SUPPLIED MATERIAL:
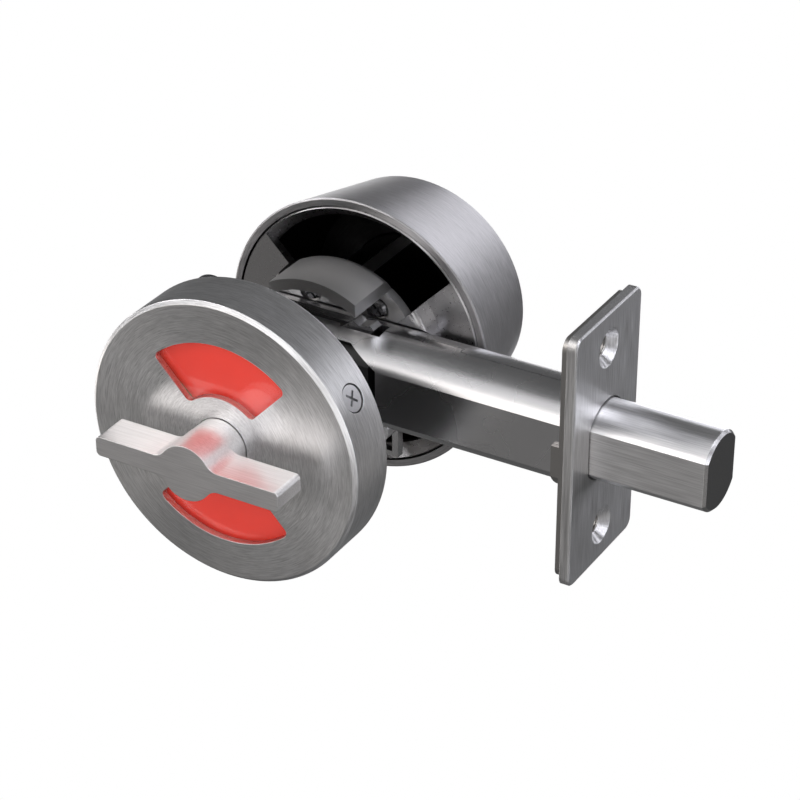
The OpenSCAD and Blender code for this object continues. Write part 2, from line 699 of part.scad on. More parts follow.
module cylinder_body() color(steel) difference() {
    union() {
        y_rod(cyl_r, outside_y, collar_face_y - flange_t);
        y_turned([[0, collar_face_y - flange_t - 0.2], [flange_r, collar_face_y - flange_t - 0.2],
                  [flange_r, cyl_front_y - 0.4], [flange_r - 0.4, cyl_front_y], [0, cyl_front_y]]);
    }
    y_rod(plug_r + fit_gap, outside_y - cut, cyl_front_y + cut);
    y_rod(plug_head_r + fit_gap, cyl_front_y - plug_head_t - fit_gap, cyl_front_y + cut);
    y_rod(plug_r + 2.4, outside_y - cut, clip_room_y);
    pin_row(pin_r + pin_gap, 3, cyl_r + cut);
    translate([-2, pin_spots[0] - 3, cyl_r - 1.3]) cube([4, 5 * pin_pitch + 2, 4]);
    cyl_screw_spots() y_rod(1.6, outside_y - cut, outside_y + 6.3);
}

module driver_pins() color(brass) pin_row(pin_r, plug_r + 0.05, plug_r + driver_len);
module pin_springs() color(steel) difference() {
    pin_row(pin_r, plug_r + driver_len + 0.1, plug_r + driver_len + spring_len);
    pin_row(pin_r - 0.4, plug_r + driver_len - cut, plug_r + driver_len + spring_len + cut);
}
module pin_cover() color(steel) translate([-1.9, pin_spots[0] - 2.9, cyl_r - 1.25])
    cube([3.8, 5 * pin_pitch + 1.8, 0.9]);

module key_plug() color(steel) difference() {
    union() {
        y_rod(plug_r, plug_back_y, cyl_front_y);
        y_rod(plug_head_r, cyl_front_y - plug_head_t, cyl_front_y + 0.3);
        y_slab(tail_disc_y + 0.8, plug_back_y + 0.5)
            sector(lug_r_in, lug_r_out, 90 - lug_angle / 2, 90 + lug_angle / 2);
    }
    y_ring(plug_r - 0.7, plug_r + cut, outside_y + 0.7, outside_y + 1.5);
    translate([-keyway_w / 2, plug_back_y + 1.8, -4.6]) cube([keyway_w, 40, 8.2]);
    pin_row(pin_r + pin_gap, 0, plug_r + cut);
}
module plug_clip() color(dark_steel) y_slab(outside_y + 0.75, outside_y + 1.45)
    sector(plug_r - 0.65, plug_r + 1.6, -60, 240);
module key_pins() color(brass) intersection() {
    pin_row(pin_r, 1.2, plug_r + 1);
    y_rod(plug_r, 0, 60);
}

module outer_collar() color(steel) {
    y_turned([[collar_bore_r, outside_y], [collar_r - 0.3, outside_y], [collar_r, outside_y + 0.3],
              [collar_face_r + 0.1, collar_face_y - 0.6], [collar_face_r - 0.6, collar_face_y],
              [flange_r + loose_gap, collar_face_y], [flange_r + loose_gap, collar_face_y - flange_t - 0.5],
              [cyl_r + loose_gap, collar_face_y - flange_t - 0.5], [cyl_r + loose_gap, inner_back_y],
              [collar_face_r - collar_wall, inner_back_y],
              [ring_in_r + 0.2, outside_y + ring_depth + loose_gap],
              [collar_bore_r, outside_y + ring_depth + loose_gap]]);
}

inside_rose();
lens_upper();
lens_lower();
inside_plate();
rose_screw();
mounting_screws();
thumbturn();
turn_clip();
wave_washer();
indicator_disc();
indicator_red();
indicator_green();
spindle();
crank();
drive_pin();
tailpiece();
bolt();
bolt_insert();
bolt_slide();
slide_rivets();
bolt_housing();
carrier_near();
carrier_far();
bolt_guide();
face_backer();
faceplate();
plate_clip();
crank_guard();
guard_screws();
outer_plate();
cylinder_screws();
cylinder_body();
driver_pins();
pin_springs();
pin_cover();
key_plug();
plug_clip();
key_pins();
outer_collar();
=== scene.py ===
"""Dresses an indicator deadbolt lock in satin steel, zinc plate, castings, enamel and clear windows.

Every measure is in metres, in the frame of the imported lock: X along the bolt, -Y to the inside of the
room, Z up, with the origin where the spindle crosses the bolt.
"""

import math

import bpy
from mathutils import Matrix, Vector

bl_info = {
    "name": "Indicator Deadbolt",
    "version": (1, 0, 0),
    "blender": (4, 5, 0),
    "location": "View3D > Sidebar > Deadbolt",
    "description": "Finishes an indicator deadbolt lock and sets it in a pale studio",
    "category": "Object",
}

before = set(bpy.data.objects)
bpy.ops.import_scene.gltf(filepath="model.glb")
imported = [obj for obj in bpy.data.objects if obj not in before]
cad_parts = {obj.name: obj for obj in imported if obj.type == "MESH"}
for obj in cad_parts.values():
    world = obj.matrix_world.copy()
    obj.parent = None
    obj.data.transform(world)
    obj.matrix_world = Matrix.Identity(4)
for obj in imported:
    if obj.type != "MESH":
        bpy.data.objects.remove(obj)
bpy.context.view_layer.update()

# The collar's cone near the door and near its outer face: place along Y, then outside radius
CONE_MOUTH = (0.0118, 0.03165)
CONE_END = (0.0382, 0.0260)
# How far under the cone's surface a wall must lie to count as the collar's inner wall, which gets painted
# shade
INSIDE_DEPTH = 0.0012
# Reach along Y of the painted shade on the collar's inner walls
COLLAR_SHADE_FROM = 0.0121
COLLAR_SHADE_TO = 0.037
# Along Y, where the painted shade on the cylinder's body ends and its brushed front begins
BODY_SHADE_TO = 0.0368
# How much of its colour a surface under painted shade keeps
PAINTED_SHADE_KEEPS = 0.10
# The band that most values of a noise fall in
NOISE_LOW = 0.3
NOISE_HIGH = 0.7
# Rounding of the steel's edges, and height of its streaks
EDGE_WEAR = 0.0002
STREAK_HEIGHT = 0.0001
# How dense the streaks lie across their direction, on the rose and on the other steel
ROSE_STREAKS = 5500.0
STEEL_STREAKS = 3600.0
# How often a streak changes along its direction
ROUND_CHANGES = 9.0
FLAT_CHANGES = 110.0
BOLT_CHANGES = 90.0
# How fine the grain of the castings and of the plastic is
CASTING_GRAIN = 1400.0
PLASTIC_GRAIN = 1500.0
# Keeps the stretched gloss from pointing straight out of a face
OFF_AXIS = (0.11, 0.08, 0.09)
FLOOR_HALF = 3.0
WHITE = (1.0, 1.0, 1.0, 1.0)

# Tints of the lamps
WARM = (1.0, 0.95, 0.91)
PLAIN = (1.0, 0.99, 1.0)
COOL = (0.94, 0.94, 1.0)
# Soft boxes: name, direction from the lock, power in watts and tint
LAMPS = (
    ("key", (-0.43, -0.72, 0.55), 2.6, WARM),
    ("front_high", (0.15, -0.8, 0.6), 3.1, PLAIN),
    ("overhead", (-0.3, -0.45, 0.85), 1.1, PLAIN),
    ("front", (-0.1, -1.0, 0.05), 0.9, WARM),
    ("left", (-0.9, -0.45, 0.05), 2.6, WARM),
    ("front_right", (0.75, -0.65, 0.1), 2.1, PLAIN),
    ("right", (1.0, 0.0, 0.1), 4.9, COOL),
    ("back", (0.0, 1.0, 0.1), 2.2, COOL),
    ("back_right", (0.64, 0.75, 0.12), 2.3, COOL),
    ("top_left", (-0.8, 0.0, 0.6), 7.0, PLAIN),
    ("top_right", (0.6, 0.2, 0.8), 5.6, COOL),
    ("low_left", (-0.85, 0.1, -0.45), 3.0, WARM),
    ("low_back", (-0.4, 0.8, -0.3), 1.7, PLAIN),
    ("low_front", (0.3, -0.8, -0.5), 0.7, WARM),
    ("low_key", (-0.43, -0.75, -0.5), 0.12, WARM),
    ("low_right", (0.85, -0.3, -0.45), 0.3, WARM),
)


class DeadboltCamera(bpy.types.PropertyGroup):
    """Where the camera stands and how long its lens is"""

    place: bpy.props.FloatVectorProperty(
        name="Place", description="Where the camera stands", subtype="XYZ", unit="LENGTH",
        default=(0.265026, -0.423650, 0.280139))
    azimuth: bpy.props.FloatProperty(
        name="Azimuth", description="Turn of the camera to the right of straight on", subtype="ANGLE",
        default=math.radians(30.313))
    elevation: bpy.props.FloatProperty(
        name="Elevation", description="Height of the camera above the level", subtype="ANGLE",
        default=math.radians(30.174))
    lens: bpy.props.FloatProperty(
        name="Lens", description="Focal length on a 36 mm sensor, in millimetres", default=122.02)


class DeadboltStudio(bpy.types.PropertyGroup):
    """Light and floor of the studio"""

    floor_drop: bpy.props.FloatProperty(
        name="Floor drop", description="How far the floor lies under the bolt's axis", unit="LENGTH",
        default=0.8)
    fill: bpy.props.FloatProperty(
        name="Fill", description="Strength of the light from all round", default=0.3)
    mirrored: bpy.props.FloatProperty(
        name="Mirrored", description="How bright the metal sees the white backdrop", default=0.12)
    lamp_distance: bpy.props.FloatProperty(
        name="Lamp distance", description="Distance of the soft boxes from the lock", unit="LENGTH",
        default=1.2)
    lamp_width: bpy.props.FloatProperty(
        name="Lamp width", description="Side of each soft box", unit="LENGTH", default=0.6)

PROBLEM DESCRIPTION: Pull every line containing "MESH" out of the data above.

THE SOLUTION:
cad_parts = {obj.name: obj for obj in imported if obj.type == "MESH"}
    if obj.type != "MESH":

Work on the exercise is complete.